Frick Museum’s ‘Red Dress’ tells global stories through embroidery

The+Red+Dress+sits+on+display+at+the+Frick+Arts+Museum+of+Pittsburgh+in+late+November+2023.
Kelechi Anucha | Staff Photographer
The Red Dress sits on display at the Frick Arts Museum of Pittsburgh in late November 2023.

Gallery attendees gazed upon the grandeur of the Red Dress exhibition at the Frick Art Museum of Pittsburgh in Point Breeze. The dress is the product of the collaborative embroidery of hundreds of artists around the world. Sitting at the center of the room, it invited viewers to walk around it, exploring its angles and details as a whole. 

Its red fabric elegantly flowed onto the pedestal, displaying the intricate works of embroidery. The dress’s measurements fit the average person by design, yet the dress felt larger than life. The creators of the Red Dress intended for its significance to surpass its physical form, conveying a larger global connection.

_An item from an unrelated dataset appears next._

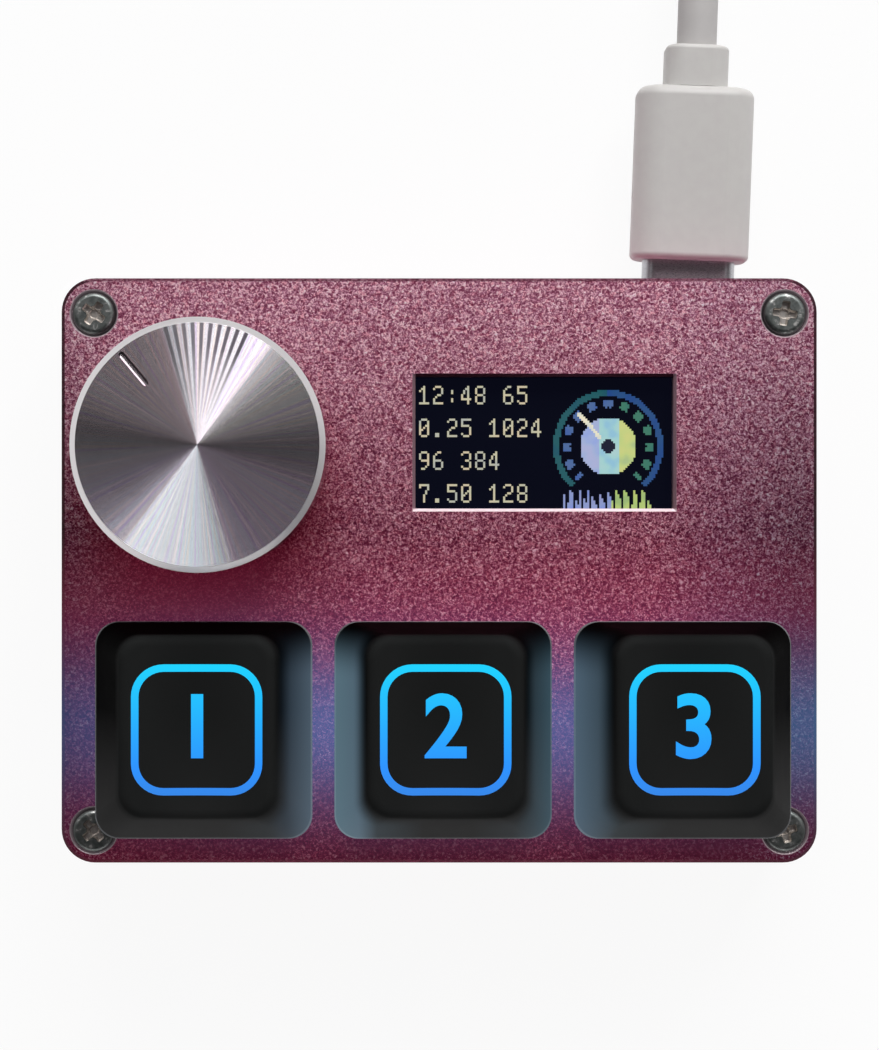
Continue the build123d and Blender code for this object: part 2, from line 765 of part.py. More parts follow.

The Red Dress has journeyed through museums and galleries around the world since 2009, eventually arriving in the United States this year, including a stop in Pittsburgh. The exhibit at the Frick Museum will be on display until Jan. 28, and afterward will travel to the Fuller Craft Museum in Boston. 

Kirstie Macleod, the visionary of the project, sketched the idea of the dress on a napkin in a London cafe. It has since transformed into a collective embroidery project by women around the world, involving 380 embroiderers from 51 countries and spanning 14 years. Embroidering the dress offered a medium of expression for the artists to communicate their stories and identity. Many of the women who contributed to the project came from tragic backgrounds of war and poverty. Combining the individual embroidered pieces into a quilt-like construction, the dress symbolizes strength and unity across borders.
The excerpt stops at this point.